The region had been predicted to rake in $1.6 billion over the 10-year life of the tax. Among the state’s 12 transportation regions, Coastal would have been a distant second to the region that includes Atlanta, where revenues were projected to top $8.4 billion. But the tax was rejected in nine of the regions, including the seven where it was projected to net the most money.
No Bulloch windfall
So Bulloch County won’t receive its projected $282 million share in highway projects and direct revenue. Here, as in most other regions, 75 percent would have gone to region-planned projects, with the remaining 25 percent returning to local governments as discretionary spending for transportation.
That 25 percent would have been the real windfall for Bulloch, Couch said. If projections had held, this would have yielded on average $7 million per year, the equivalent of about 4 mills of current property taxes.
“That was the power of it for us,” he said. “One of the things we had thought about doing was taking our transportation or road department out of our general budget and paying for it with that discretionary money, and we might have been able to drop the millage rate about a mill and pay for it with the TSPLOST, and then we still would have had plenty of money left over for road projects.”
From the other 75 percent, proposed major projects included widening U.S. Highway 301 to four lanes from Statesboro to near Sylvania, widening Georgia Highway 67 between Statesboro and Interstate 16, and building the north portion of Veterans Memorial Parkway to complete the 301 bypass around Statesboro.
The Georgia Department of Transportation held an information open house earlier this month in Statesboro to move forward with the Highway 67 project, slated to go to bids in 2017. Even on this project, which is 80 percent federally funded, the failure of TSPLOST adds some uncertainty, GDOT officials said.
The other projects are in greater doubt.
“These things are going to be put off for several years,” Bulloch County Commissioner Walter Gibson predicted.
Gibson, who chairs the Coastal Regional Commission, noted that Bulloch officials scheduled a referendum extending the county’s own Special Purpose Local Option Sales Tax more than a year early to avoid confusion with TSPLOST. Local voters approved the purely local SPLOST last November, and about $20 million is earmarked for transportation over the next seven years.
Still, Gibson says, Bulloch County needs about $1 million more per year for resurfacing and paving county roads than will now be available.
Counties in the Coastal Region – and the other regions where the TSPLOST failed – also face a state funding penalty.
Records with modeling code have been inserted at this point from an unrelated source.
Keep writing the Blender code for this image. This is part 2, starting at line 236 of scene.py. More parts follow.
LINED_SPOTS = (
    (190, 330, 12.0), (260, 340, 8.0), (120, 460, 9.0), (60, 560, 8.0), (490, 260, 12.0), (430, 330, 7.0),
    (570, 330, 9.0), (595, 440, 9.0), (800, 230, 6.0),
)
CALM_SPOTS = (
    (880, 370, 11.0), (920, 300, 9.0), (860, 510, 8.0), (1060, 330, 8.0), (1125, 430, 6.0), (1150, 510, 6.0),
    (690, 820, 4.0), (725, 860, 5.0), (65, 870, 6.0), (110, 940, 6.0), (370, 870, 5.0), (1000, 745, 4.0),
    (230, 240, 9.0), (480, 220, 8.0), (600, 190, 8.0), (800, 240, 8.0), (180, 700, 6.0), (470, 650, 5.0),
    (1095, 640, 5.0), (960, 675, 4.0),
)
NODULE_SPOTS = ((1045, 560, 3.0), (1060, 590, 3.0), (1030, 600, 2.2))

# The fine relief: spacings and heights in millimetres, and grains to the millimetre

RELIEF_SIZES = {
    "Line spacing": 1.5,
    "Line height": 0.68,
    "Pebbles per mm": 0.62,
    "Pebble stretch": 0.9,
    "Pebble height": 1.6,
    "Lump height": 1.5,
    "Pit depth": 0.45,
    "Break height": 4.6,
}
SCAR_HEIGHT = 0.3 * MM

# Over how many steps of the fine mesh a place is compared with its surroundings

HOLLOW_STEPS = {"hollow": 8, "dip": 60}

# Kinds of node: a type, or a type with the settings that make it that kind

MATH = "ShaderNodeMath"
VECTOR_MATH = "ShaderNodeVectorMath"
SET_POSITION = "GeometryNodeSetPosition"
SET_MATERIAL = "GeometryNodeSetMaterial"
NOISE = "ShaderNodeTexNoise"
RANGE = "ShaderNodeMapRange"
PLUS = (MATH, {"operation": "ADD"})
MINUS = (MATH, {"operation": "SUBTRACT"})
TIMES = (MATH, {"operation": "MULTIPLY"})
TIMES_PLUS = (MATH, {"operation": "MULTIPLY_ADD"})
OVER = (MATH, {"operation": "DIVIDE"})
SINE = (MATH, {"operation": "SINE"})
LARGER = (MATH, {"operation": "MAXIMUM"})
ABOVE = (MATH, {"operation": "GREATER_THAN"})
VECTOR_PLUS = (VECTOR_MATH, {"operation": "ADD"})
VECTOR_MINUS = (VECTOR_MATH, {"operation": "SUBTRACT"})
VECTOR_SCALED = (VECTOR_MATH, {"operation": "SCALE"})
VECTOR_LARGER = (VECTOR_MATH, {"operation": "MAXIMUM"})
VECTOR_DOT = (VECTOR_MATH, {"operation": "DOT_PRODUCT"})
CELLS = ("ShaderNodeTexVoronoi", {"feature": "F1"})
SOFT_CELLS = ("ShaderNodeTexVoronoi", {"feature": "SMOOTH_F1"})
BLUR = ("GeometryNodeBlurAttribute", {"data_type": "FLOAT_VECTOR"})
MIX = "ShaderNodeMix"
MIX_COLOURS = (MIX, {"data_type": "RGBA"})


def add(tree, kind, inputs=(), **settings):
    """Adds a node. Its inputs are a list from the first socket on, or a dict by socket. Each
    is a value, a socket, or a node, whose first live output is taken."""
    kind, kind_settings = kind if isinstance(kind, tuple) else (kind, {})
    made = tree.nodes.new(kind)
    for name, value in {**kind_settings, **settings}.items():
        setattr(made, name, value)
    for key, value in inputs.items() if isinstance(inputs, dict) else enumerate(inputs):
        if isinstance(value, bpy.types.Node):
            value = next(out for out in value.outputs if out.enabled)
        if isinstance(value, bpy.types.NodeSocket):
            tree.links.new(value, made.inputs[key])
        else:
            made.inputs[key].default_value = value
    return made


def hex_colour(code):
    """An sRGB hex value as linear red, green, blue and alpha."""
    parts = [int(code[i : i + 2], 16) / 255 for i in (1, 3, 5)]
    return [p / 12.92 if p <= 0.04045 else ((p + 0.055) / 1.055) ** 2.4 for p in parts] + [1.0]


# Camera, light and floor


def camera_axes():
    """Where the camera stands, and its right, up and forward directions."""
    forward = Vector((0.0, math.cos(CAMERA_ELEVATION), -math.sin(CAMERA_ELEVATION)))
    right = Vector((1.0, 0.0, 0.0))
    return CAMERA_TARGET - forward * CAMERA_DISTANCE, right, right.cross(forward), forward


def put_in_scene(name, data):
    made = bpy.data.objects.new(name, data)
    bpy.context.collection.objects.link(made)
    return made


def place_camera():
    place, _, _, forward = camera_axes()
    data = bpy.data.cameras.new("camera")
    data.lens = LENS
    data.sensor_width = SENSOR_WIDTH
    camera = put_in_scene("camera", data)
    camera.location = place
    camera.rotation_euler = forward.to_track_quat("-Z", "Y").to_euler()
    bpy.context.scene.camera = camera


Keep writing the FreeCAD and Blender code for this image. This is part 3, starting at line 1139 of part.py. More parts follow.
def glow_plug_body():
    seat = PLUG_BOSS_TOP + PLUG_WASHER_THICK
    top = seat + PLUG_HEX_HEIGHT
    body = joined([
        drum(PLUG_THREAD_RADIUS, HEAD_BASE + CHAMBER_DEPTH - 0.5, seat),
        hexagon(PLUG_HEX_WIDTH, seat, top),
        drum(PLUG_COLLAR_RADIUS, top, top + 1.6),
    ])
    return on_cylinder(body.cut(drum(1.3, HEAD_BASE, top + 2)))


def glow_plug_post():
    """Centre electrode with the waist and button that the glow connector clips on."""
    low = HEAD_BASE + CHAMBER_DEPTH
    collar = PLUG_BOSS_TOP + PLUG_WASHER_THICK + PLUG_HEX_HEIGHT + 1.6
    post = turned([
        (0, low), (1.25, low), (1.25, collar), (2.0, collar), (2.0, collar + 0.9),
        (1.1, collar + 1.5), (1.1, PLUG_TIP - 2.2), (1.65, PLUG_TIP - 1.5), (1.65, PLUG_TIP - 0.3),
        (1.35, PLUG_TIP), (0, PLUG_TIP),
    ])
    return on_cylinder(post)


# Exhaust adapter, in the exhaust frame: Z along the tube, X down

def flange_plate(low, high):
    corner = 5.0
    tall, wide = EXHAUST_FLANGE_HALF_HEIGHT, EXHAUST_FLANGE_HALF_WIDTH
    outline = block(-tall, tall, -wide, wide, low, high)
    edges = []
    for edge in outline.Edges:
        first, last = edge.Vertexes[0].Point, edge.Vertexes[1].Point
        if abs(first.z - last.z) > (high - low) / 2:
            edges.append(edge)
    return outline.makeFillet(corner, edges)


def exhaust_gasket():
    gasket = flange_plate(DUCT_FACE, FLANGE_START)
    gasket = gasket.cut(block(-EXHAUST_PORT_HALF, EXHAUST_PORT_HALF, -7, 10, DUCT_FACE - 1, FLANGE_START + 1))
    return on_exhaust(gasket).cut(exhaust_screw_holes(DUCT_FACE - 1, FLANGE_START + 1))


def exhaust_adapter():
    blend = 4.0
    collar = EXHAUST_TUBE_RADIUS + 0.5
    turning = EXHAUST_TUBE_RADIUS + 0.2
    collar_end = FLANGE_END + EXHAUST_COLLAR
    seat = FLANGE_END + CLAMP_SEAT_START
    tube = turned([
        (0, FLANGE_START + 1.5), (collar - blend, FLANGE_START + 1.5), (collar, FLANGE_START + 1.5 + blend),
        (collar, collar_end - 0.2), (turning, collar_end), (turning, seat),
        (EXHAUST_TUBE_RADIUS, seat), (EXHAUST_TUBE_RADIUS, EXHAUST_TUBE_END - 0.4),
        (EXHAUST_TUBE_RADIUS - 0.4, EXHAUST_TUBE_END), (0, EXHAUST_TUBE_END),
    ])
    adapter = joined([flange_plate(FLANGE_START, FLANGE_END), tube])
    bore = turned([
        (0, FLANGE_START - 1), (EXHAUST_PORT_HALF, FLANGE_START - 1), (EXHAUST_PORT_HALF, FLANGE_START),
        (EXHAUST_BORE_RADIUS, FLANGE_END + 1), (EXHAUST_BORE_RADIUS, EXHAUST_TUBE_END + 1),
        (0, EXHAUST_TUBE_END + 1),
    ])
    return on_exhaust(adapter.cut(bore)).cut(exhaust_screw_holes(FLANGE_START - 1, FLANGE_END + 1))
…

On projects funded by Local Maintenance and Improvement Grants, these counties will be required to pay 30 percent of costs from local revenue, while counties in districts where it passed pay only a 10 percent match.
In Bulloch County, the local match funding amounts to about $750,000 a year, according to Couch. So instead of a $75,000 match, the county will have to spend more than $200,000 to take full advantage of the state funds.
“Naturally, we’d rather do a 10 percent match, but we’ll get by,” Couch said. “It just means that some projects are going to be delayed.”
Evans County
Meanwhile, in Evans County, 60.6 percent of voters said yes to TSPLOST as part of the Heart of Georgia-Altamaha Region’s 51.7 percent approval. As an unexpected consequence, Claxton, with many residents already driving to Statesboro and sometimes Savannah for shopping opportunities, will face a 1 percent sales tax disadvantage.
“We’re very disappointed that our neighbors didn’t pass it,” Evans County Commission Chairman Del Beasley said. “It’s going to make it a little tougher on local businesses to compete. They already had a problem with people wanting to go out of town, and it’s another 1 percent thrown on their backs. It’s a two-edged sword.”
Evans County’s biggest planned project is reconstruction of the Canoochee River bridge on Daisy-Nevils Road to maintain its safety rating for school buses. Two smaller bridges will be replaced, and other projects will pave and resurface roads in Evans County’s four towns and rural area.
“The projects are all necessary things that will need to be done in the next 10 years, and would either have to be paid for with the TSPLOST or money from Atlanta as well as off the local millage,” Beasley said.
Beasley will now ask Evans County residents to “shop at home” with the new goal of keeping TSPLOST revenues in the region. As a reward, he hopes to use sales tax money from the 25 percent local share to operate the county’s road department, replacing property taxes for that purpose.
“Our hope as commissioners is that, if the penny comes in like it is supposed to and it all works the way it should, some of that discretionary money can be used to offset some millage and help the taxpayers back,” Beasley said.
He has heard about efforts beginning at the state level to eliminate the 10 percent versus 30 percent local funding match difference. Instead of a penalty, Beasley sees it as a reward for regions that passed the tax. Undoing the reward, he says, would penalize voters who did what the state wanted, and he is asking area legislators to resist.
Candler County
In Candler County, 55.9 percent of voters rejected the TSPLOST. But they will have to pay the extra penny anyway because it passed in the Heart of Georgia-Altamaha Region as a whole.
The Heart of Georgia is both the state’s largest region geographically and the poorest in retail trade. Its 10-year TSPLOST revenue projection is $399 million. The idea that Metter’s retail strength around the I-16 interchange could make Candler a “donor” county weighed against local support.
“The only thing that bothers me about it is, we’ll be a donor county and we won’t get as much money back as we send in,” Candler County Administrator Jim Flynt said. “Smaller counties that don’t have the interstate running through them, they don’t generate as much income.”
But Metter Mayor Billy Trapnell, who served on the regional TSPLOST roundtable, said Candler County will receive about as much as it contributes when a regional project through the county – Rosemary Church Road connecting to Lamb’s Bridge Road in Emanuel County – is considered.
Purely local projects in Candler include paving a road behind the new Metter Middle School, plus several streets in Metter and Pulaski, and resurfacing.
“It will be positive in the long run,” Trapnell said. “I don’t think any of us enjoy paying more taxes, but I don’t know what the other answer is for transportation infrastructure. The state, seemingly, and the federal, too, are in dire shape.”